KUHAP Ikut Melanggengkan Praktik Penyiksaan
Utama

KUHAP Ikut Melanggengkan Praktik Penyiksaan

Pemulihan korban penyiksaan melalui mekanisme ganti rugi perlu dilakukan.

Oleh:
Muhammad Yasin
Bacaan 2 Menit
Ilustrasi narasumber webinar tentang penyiksaan yang diselenggarakan FH Unpar Bandung (28/8). Foto: Istimewa
Ilustrasi narasumber webinar tentang penyiksaan yang diselenggarakan FH Unpar Bandung (28/8). Foto: Istimewa

Jalan untuk menghapus praktik penyiksaan dalam proses penyidikan suatu perkara masih panjang. Meskipun Indonesia sudah meratifikasi Konvensi Anti Penyiksaan dan Perlakuan atau Penghukuman Lain yang Kejam, Tidak Manusiawi atau Merendahkan Martabat Manusia melalui UU No. 5 Tahun 1998, toh penyiksaan masih terus terjadi. Kajian yang dilakukan Perhimpunan Bantuan Hukum dan HAM Indonesia (PBHI) masih menemukan sejumlah praktik penyiksaan.
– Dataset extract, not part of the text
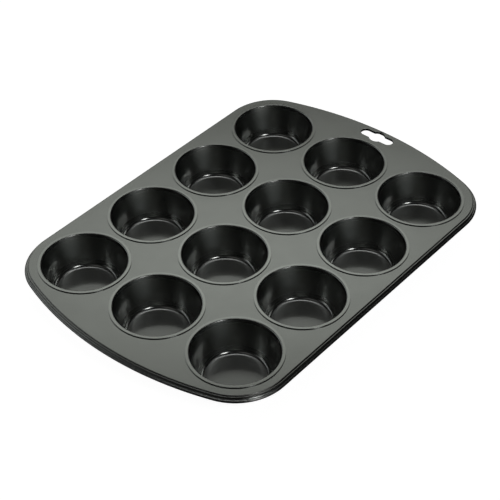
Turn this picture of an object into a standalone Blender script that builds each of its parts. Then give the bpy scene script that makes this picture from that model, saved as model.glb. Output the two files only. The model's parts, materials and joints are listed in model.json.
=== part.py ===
"""Muffin tin: a sheet-steel plate with a rolled rim, twelve drawn cups seated in its holes,
and a steel wire inside the rolled rim.

Units are metres, +Z is up. The origin is the middle of the tin on the plane of the cups'
undersides. +X runs along the length, towards the end with the hanging slot.
"""

import math

import bmesh
import bpy
from mathutils import Vector

MM = 0.001

# Whole tin
TIN_HEIGHT = 30.0 * MM  # undersides of the cups to the tops of their flanges
SHEET = 0.5 * MM  # thickness of the steel in every pressed piece
GAP = 0.3 * MM  # clearance between pieces that touch

# Grid of cups
COLUMNS = 4  # along X
ROWS = 3  # along Y
PITCH = 84.0 * MM

# Cup, inner surface
MOUTH_RADIUS = 36.5 * MM
FLANGE_RADIUS = 39.9 * MM
LIP_RADIUS = 0.8 * MM
WALL_TAPER = math.radians(16.5)  # between the wall and the vertical
FLOOR_BEND_RADIUS = 4.6 * MM

# Plate: straight long sides, bulging short ends and round corners
PLATE_HALF_LENGTH = 186.4 * MM
PLATE_HALF_WIDTH = 130.4 * MM
END_ARC_RADIUS = 305.0 * MM
CORNER_RADIUS = 45.0 * MM

# Collar turned down around each hole of the plate
HOLE_RADIUS = 37.9 * MM
COLLAR_DEPTH = 3.4 * MM
COLLAR_BEND = 0.7 * MM

# Rim, measured outwards and downwards from the edge of the plate's flat top
STEP_RADIUS = 0.8 * MM
STEP_DROP = 1.05 * MM
LEDGE_START = 0.95 * MM
SKIRT_OUT = 1.9 * MM
SKIRT_BEND = 0.4 * MM
SKIRT_DROP = 2.9 * MM
BEAD_RADIUS = 1.3 * MM
BEAD_OUT = 2.8 * MM
BEAD_DROP = 4.6 * MM
WIRE_RADIUS = 0.5 * MM

# Hanging slot: a long opening across the tin with a round lobe at its middle
SLOT_X = 177.2 * MM
SLOT_LENGTH = 35.0 * MM
SLOT_WIDTH = 10.0 * MM
SLOT_LOBE_RADIUS = 7.6 * MM

# Facets
CUP_SEGMENTS = 24
CORNER_SEGMENTS = 6
END_SEGMENTS = 10
WIRE_SEGMENTS = 6

PLATE_TOP = TIN_HEIGHT - SHEET - GAP


def arc(centre, radius, start, end, steps):
    """Points on a circle from one angle to another, both in degrees and both included."""
    points = []
    for step in range(steps + 1):
        angle = math.radians(start + (end - start) * step / steps)
        offset = Vector((math.cos(angle), math.sin(angle))) * radius
        points.append(Vector(centre) + offset)
    return points


def shifted(path, distance, start_direction=None, end_direction=None):
    """The path moved sideways, to its left where distance is positive, with mitred corners.

    A start or end direction is that of a straight run which continues the path there.
    """
    directions = [(b - a).normalized() for a, b in zip(path, path[1:])]
    before = [start_direction or directions[0]] + directions
    after = directions + [end_direction or directions[-1]]
    moved = []
    for point, arriving, leaving in zip(path, before, after):
        mitre = (arriving + leaving).normalized()
        left = Vector((-mitre.y, mitre.x))
        leaving_left = Vector((-leaving.y, leaving.x))
        moved.append(point + left * distance / left.dot(leaving_left))
    return moved


def circle_loop(bm, radius, height, centre=(0.0, 0.0)):
    """A ring of vertices with the same facets as every other ring around that centre."""
    ring = arc(centre, radius, 0, 360, CUP_SEGMENTS)[:-1]
    return [bm.verts.new((point.x, point.y, height)) for point in ring]


def flat_loop(bm, points, height):
    """A closed row of vertices at one height."""
    return [bm.verts.new((point.x, point.y, height)) for point in points]


def join_loops(bm, loops):
    """Faces between each closed row of vertices and the next."""
    for lower, upper in zip(loops, loops[1:]):
        for i in range(len(lower)):
            j = (i + 1) % len(lower)
            bm.faces.new((lower[i], lower[j], upper[j], upper[i]))


def loop_edges(bm, loop):
    """The edges around a closed row of vertices."""
    pairs = zip(loop, loop[1:] + loop[:1])
    return [bm.edges.get(pair) or bm.edges.new(pair) for pair in pairs]


def finished_mesh(name, bm, material, sharp_angle=35.0):
    """A smooth-shaded mesh with its faces pointing out."""
    bmesh.ops.recalc_face_normals(bm, faces=bm.faces)
    mesh = bpy.data.meshes.new(name)
    bm.to_mesh(mesh)
    bm.free()
    mesh.materials.append(material)
    mesh.shade_smooth()
    mesh.set_sharp_from_angle(angle=math.radians(sharp_angle))
    return mesh


def add_object(name, mesh, parent, location=(0.0, 0.0, 0.0)):
    """A named object under the tin's empty."""
    item = bpy.data.objects.new(name, mesh)
    item.location = location
    item.parent = parent
    bpy.context.scene.collection.objects.link(item)
    return item


def make_material(name, color, roughness, metallic):
    """A Principled material with one colour."""
    material = bpy.data.materials.new(name)
    material.use_nodes = True
    material.diffuse_color = (*color, 1.0)
    shader = material.node_tree.nodes["Principled BSDF"]
    shader.inputs["Base Color"].default_value = (*color, 1.0)
    shader.inputs["Roughness"].default_value = roughness
    shader.inputs["Metallic"].default_value = metallic
    return material


def cup_path():
    """Inner surface of a cup in (radius, height), from the flange's edge to the flat floor.

    Height is measured from the top of the flange.
    """
    taper = math.degrees(WALL_TAPER)
    lip_centre = (MOUTH_RADIUS + LIP_RADIUS, -LIP_RADIUS)
    lip = arc(lip_centre, LIP_RADIUS, 90, 180 - taper, 1)
    bend_height = -(TIN_HEIGHT - SHEET - FLOOR_BEND_RADIUS)
    wall_radius = lip[-1].x - (lip[-1].y - bend_height) * math.tan(WALL_TAPER)
    bend_centre = (wall_radius - FLOOR_BEND_RADIUS / math.cos(WALL_TAPER), bend_height)
    floor_bend = arc(bend_centre, FLOOR_BEND_RADIUS, -taper, -90, 2)
    return [Vector((FLANGE_RADIUS, 0.0))] + lip + floor_bend


def cup_mesh(material):
    """A drawn cup with a flat flange, its mouth at TIN_HEIGHT and its underside at zero."""
    inside = cup_path()
    inwards = Vector((-1.0, 0.0))
    outside = shifted(inside, SHEET, start_direction=inwards, end_direction=inwards)
    bm = bmesh.new()
    section = inside[::-1] + outside
    loops = [circle_loop(bm, point.x, TIN_HEIGHT + point.y) for point in section]
    join_loops(bm, loops)
    bm.faces.new(loops[0])
    bm.faces.new(loops[-1])
    return finished_mesh("cup", bm, material)


def plate_stations():
    """Points around the plate's outline and the outward direction at each of them."""
    corner_y = PLATE_HALF_WIDTH - CORNER_RADIUS
    end_centre_x = PLATE_HALF_LENGTH - END_ARC_RADIUS
    corner_x = end_centre_x + math.sqrt((END_ARC_RADIUS - CORNER_RADIUS) ** 2 - corner_y**2)
    meeting = math.degrees(math.atan2(corner_y, corner_x - end_centre_x))
    end = arc((end_centre_x, 0.0), END_ARC_RADIUS, -meeting, meeting, END_SEGMENTS)
    corner = arc((corner_x, corner_y), CORNER_RADIUS, meeting, 90, CORNER_SEGMENTS)
    end_normals = arc((0.0, 0.0), 1.0, -meeting, meeting, END_SEGMENTS)
    corner_normals = arc((0.0, 0.0), 1.0, meeting, 90, CORNER_SEGMENTS)

    mirrored = [Vector((p.x, -p.y)) for p in corner[:0:-1]]
    mirrored_normals = [Vector((n.x, -n.y)) for n in corner_normals[:0:-1]]
    points = mirrored + end + corner[1:]
    normals = mirrored_normals + end_normals + corner_normals[1:]
    points += [-p for p in points]
    normals += [-n for n in normals]
    return list(zip(points, normals))


def rim_path():
    """Top surface of the plate's edge in (outwards, up), from the flat to the bead's free end."""
    step = arc((0.0, -STEP_RADIUS), STEP_RADIUS, 90, 15, 2)
    ledge = [Vector((LEDGE_START, -STEP_DROP)), Vector((SKIRT_OUT - SKIRT_BEND, -STEP_DROP))]
    skirt = [Vector((SKIRT_OUT, -STEP_DROP - SKIRT_BEND)), Vector((SKIRT_OUT, -SKIRT_DROP))]
    bead = arc((BEAD_OUT, -BEAD_DROP), BEAD_RADIUS, 108, -216, 9)
    return step + ledge + skirt + bead


def rim_loops(bm, stations):
    """Rows of vertices round the rim, from the plate's top face to its underside."""
    top = rim_path()
    underside = shifted(top, -SHEET, start_direction=Vector((1.0, 0.0)))
    loops = []
    for profile in top + underside[::-1]:
        loop = []
        for point, normal in stations:
            place = point + normal * profile.x
            loop.append(bm.verts.new((place.x, place.y, PLATE_TOP + profile.y)))
        loops.append(loop)
    return loops


def collar_loops(bm, centre):
    """Rows of vertices through one hole, down its collar and back to the plate's underside."""
    bend = COLLAR_BEND
    taper_in = (COLLAR_DEPTH - bend) * math.tan(WALL_TAPER)
    top = [
        Vector((HOLE_RADIUS, 0.0)),
        Vector((HOLE_RADIUS - bend, -bend)),
        Vector((HOLE_RADIUS - bend - taper_in, -COLLAR_DEPTH)),
    ]
    underside = shifted(top, SHEET, start_direction=Vector((-1.0, 0.0)))
    section = top + underside[::-1]
    return [circle_loop(bm, point.x, PLATE_TOP + point.y, centre) for point in section]


def slot_outline():
    """The hanging slot's edge, counter-clockwise: two round-ended arms and a round lobe."""
    half_width = SLOT_WIDTH / 2
    arm_centre_y = SLOT_LENGTH / 2 - half_width
    lobe_start = math.degrees(math.acos(half_width / SLOT_LOBE_RADIUS))
    outline = arc((SLOT_X, 0.0), SLOT_LOBE_RADIUS, -lobe_start, lobe_start, 6)
    outline += arc((SLOT_X, arm_centre_y), half_width, 0, 180, 6)
    outline += arc((SLOT_X, 0.0), SLOT_LOBE_RADIUS, 180 - lobe_start, 180 + lobe_start, 6)
    outline += arc((SLOT_X, -arm_centre_y), half_width, 180, 360, 6)
    return outline


def cup_centres():
    """Name and centre of each cup, row by row."""
    centres = {}
    for row in range(ROWS):
        for column in range(COLUMNS):
            x = (column - (COLUMNS - 1) / 2) * PITCH
            y = (row - (ROWS - 1) / 2) * PITCH
            centres[f"cup_r{row + 1}_c{column + 1}"] = (x, y)
    return centres


def frame_mesh(centres, material):
    """The plate with its rolled rim, its twelve collared holes and the hanging slot."""
    bm = bmesh.new()
    openings = [rim_loops(bm, plate_stations())]
    openings += [collar_loops(bm, centre) for centre in centres]
    slot = slot_outline()
    openings.append([flat_loop(bm, slot, height) for height in (PLATE_TOP, PLATE_TOP - SHEET)])
    for loops in openings:
        join_loops(bm, loops)
    for side, up in ((0, 1.0), (-1, -1.0)):
        edges = [edge for loops in openings for edge in loop_edges(bm, loops[side])]
        bmesh.ops.triangle_fill(bm, use_beauty=True, edges=edges, normal=(0.0, 0.0, up))
    return finished_mesh("pan_frame", bm, material)


def wire_mesh(material):
    """The closed loop of wire that the rim is rolled around."""
    bm = bmesh.new()
    rings = []
    for point, normal in plate_stations():
        ring = []
        for offset in arc((BEAD_OUT, -BEAD_DROP), WIRE_RADIUS, 0, 360, WIRE_SEGMENTS)[:-1]:
            place = point + normal * offset.x
            ring.append(bm.verts.new((place.x, place.y, PLATE_TOP + offset.y)))
        rings.append(ring)
    join_loops(bm, rings + rings[:1])
    return finished_mesh("rim_wire", bm, material)


def main():
    for item in list(bpy.data.objects):
        bpy.data.objects.remove(item, do_unlink=True)

    frame_coating = make_material("frame_coating", (0.075, 0.078, 0.073), 0.32, 0.3)
    cup_coating = make_material("cup_coating", (0.06, 0.063, 0.06), 0.3, 0.3)
    wire_steel = make_material("wire_steel", (0.55, 0.55, 0.56), 0.35, 1.0)

    tin = add_object("muffin_tin", None, None)
    centres = cup_centres()
    add_object("pan_frame", frame_mesh(centres.values(), frame_coating), tin)
    add_object("rim_wire", wire_mesh(wire_steel), tin)
    cup = cup_mesh(cup_coating)
    for name, (x, y) in centres.items():
        add_object(name, cup, tin, (x, y, 0.0))


main()
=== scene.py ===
"""Looks of the muffin tin: fine meshes of the pressed pieces, their coatings, studio and camera.

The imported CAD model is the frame. Its plate and cups are replaced here by finer meshes, and its
rim wire stays. Their sections follow the CAD to within tenths of a millimetre, except that the
sheet here also turns down around the hanging slot. Units are metres and +Z is up.
"""

import json
import math

import bmesh
import bpy
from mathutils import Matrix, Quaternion, Vector, noise
from mathutils.geometry import delaunay_2d_cdt


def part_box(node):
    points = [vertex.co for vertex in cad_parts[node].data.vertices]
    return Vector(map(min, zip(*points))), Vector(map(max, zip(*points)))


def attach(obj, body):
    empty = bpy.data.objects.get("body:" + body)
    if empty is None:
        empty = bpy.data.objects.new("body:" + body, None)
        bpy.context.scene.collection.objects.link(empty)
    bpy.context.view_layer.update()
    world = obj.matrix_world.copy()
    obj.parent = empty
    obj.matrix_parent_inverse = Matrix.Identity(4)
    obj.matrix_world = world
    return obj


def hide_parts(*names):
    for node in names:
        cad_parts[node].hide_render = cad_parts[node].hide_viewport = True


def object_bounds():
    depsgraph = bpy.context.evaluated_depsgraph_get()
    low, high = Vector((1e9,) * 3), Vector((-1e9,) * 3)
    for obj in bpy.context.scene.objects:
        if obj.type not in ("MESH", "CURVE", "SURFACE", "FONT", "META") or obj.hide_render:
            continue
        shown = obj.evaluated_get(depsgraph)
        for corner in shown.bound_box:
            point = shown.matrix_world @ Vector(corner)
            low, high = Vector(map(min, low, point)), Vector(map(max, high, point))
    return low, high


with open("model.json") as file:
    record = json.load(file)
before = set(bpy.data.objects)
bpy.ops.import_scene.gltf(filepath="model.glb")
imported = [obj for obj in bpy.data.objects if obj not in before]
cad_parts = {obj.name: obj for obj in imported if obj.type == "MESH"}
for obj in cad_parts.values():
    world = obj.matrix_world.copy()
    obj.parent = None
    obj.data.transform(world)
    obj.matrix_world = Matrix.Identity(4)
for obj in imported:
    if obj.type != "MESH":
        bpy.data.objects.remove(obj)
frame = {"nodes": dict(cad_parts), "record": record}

MM = 0.001

# Pressed sheet, the same in every piece
SHEET = 0.5 * MM
CUT_EDGE_RADIUS = 0.14 * MM  # rounding that the coating gives to a cut edge

# Cup, inner surface
MOUTH_RADIUS = 36.5 * MM
LIP_RADIUS = 1.1 * MM
WALL_TAPER = math.radians(16.5)  # between the wall and the vertical
FLOOR_BEND_RADIUS = 4.6 * MM
FLOOR_HUB_RADIUS = 2.0 * MM  # one flat face closes the floor's middle

# Plate outline: straight long sides, bulging short ends and round corners
END_ARC_RADIUS = 305.0 * MM
CORNER_RADIUS = 45.0 * MM

# Collar turned down around each hole of the plate
HOLE_RADIUS = 37.9 * MM
COLLAR_BEND = 0.66 * MM
COLLAR_DEPTH = 3.4 * MM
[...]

Dalam webinar yang dilaksanakan Fakultas Hukum Universitas Katholik Parahyangan Bandung, Jum’at (28/8) lalu, terungkap beberapa contoh penyiksaan yang diduga dilakukan aparat penegak hukum. Ironisnya, penyiksaan itu dilakukan dengan tujuan mendapatkan pengakuan tersangka atau saksi. Padahal dalam konsep sistem peradilan pidana modern, pengakuan itu bukan alat bukti utama.

Berdasarkan Pasal 184 KUHAP (UU No. 8 Tahun 1981), alat bukti yang sah adalah keterangan saksi, keterangan ahli, surat, petunjuk, dan terakhir, pengakuan terdakwa. Keterangan terdakwa ialah apa yang terdakwa nyatakan di sidang tentang perbuatan yang ia lakukan atau yang ia ketahui sendiri atau alami sendiri. Keterangannya di luar sidang ‘dapat’ dipergunakan untuk membantu menemukan bukti di sidang, asalkan keterangan itu didukung suatu alat bukti yang sah.

Ketua Badan Pengurus Nasional PBHI, Totok Yulianto, mengatakan aturan KUHAP justru turut melanggengkan praktik penyiksaan. Salah satunya ketentuan masa penahanan yang panjang. Penyidik dapat memperpanjang masa penahanan tanpa adanya kejelasan penangguhan. Acapkali orang yang disiksa tak dapat mengungkapkan penyiksaan yang dialami karena terus menerus ditahan, dan bekas penyiksaan sudah sembuh selama proses penahanan itu. Kondisi itu, kata Totok, diperparah oleh lemahnya fungsi kontrol dalam sistem peradilan pidana.

Selain itu, penyidik lebih mementingkan mencari kebenaran materiil dan mengabaikan prosedural. Di persidangan, komplain mengenai aspek prosedural juga acapkali diabaikan hakim. Terlihat, misalnya, hakim yang lebih mempercayai Berita Acara Pemeriksaan daripada melakukan pemeriksaan di persidangan. Padahal seharusnya keterangan terdakwa di persidanganlah yang dipergunakan dalam pembuktian, bukan yang ada dalam BAP.  “Keterangan di berkas perkara lebih dipercaya dibandingkan keterangan terdakwa di persidangan,” ujarnya.

Selain KUHAP, Totok berpendapat masih ada enam faktor lain yang melanggengkan praktik penyiksaan di Indonesia. Keenam faktor tersebut adalah penyiksaan belum tegas dianggap sebagai tindak pidana; pelakunya penegak hukum; minimnya pengawasan penegak hukum; tidak ada institusi khusus yang menangani penyiksaan; opini masyarakat; dan pengalaman traumatis korban.

Perundang-undangan Indonesia belum menyebutkan secara eksplisit bahwa tindakan penyiksaan yang dilakukan dalam penyidikan sebagai tindak pidana. Totok melihat pada realitas penyiksaan tersangka atau saksi korban yang terungkap ke permukaan tanpa diikuti proses pidana terhadap pelaku. Walauun ada, lebih banyak diselesaikan secara internal dan dianggap sekadar pelanggaran kode etik. Akibatnya, tidak ada efek jera terhadap pelaku penyiksaan.